Monday, July 16, 2007

CALLED TO SERVE, Part 2

This blog entry is part 2 of the entry of my Mission experiences.


One of the first orders of business after I entered the Salt Lake Mission Home was to apply for my Ministerial Deferment from the draft. Those of us who were 1A could not be promised that the deferments could be obtained and that the possibility existed that we could still be drafted. However, the Chairman of the Military Relations Committee of the Church, Elder Gordon B. Hinckley, had a good relationship with Selective Service and the chance was pretty good we would get our 2Y deferments. He handled all the paperwork for everyone. I got mine.

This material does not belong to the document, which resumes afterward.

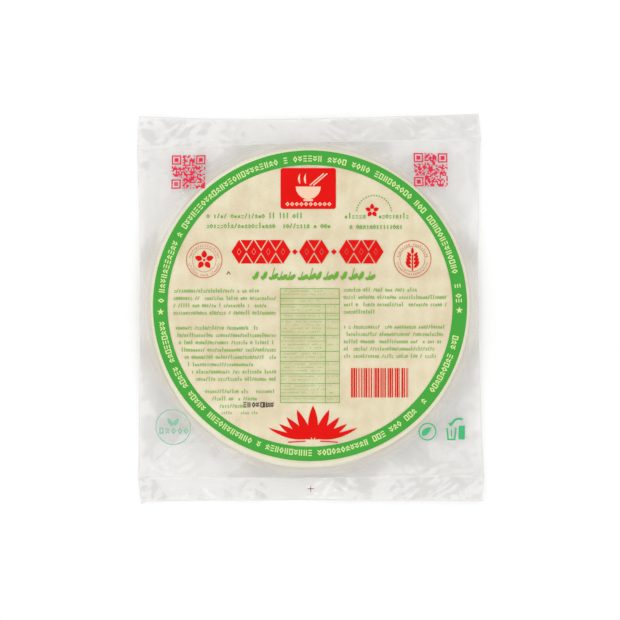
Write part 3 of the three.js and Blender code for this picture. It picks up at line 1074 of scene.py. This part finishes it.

The Salt Lake Mission Home was just west of Temple Square. The location of the Salt Lake Mission Home is now somewhere in the Conference Center. I was met at the airport by the girl in Salt Lake City I had been dating for a couple of summers, whenever she came to California to stay with her Aunt and Uncle. She drove me to the Mission Home and we made a date for her to pick me up on the day we finished as we could visit with family, friends, and yes, even girl friends… although we were expected to maintain Missionary Standards.

I was assigned a room with 3 other New England Mission Missionaries. I found out that there were 28 of us going to New England, the largest group of Missionaries ever sent to New England at one time. Our daily routine involved eating and classes. We had individual classes as well larger classes, and devotionals; being treated to talks by General Authorities and our Mission Home President and his wife. I remember one lesson we had on how to iron a shirt and how to cook a healthy breakfast. I cannot remember who the General Authorities were who spoke to us, but I would imagine that they are all gone now as they were old then. After dinner we had more classes, usually in small groups, working on memorizing the first discussion. Learning the first discussion was our goal while we were in the Salt Lake Mission Home.

In those days we were not set apart as missionaries by our Stake Presidents, but by a General Authority. Because there were only 15 operating Temples worldwide, many young missionaries came to the Mission Home without having been to the Temple. On one of the first days, we went to the Salt Lake Temple. Following the Temple session, we went to the room in the Temple where the General Authorities meet every Thursday and a member of the First Presidency spoke to us. It wasn’t President McKay, so it was either President Hugh B. Brown or President N. Eldon Tanner. Then we went to the Church Office Building where we were set apart as Missionaries by a General Authority. I was set apart by Elder Alma Sonne, an Assistant to the Quorum of the Twelve Apostles.

One afternoon we went shopping to pick up some of the last minute items we might need. We went to ZCMI downtown. These were the days before the big malls sprung up across from Temple Square. ZCMI was an old store with wooden floors and a musty odor. I didn’t have much money, but I did purchase a camera. I got a Kodak Instamatic for a few dollars. That was all I bought. Over the next two years I took lots of pictures with that little camera. It would later go with me to Vietnam.

Looking out of the window in our room, we had a beautiful view of the Salt Lake Temple and the Angle Moroni. I expect that as a group of 19 and 20 year olds staying together in a room, we were involved in the antics of young men. We all got along well, and we were assigned in companionships. I cannot remember the name of my companion, and I would never see him again during my Mission. I did learn, though, that he spent most of his mission in the maritime provinces of Canada. As we got ready to check out of our rooms, we had to make the beds with clean linins for the next group coming in. We short sheeted all the beds.

At the end of our time we were released to visit with family and friends for a few hours before we had to be back to the Salt Lake Mission Home for transportation to the Union Pacific Depot. My young lady friend picked me up and she took me to the “This Is the Place” Monument. The next time I would go to that historic monument was with Scott, when Jannie and I took him to Missionary Training Center for his Mission.

Back at the Mission Home we gathered our bags and were bussed to the Union Pacific Depot. It was a bustling place, filled with Missionaries in dark suits, waiting for trains to take them to their fields of labor. Our train was called and we boarded the train to Chicago. We didn’t have sleeping cars like in the movies, but had seats not unlike busses or airplanes. We had to eat in the dining car, and that was not inexpensive. As I remember, when we stopped at train depots along the way we got off the train and made a dash to a store and got goodies to take on the train. The train pulled out and late the next day we were getting off at a crossing in a rural area outside Chicago. A few minutes later some vans from the Mission in Chicago pulled up and transported us to Chicago O’Hare where we caught a flight to Boston. I remember we flew out on Delta Airlines. The seat I had was broken and would not stay in the upright position. I had to lean a little forward during take-off and landing. (A few years later I would fly Delta again and I swear it was the same airplane because the seat I was assigned had the same defect.) We were 28 Elders going to New England and were told that we were the first group of state-side Missionaries to be flown to our Missions. A pretty historic group, we were.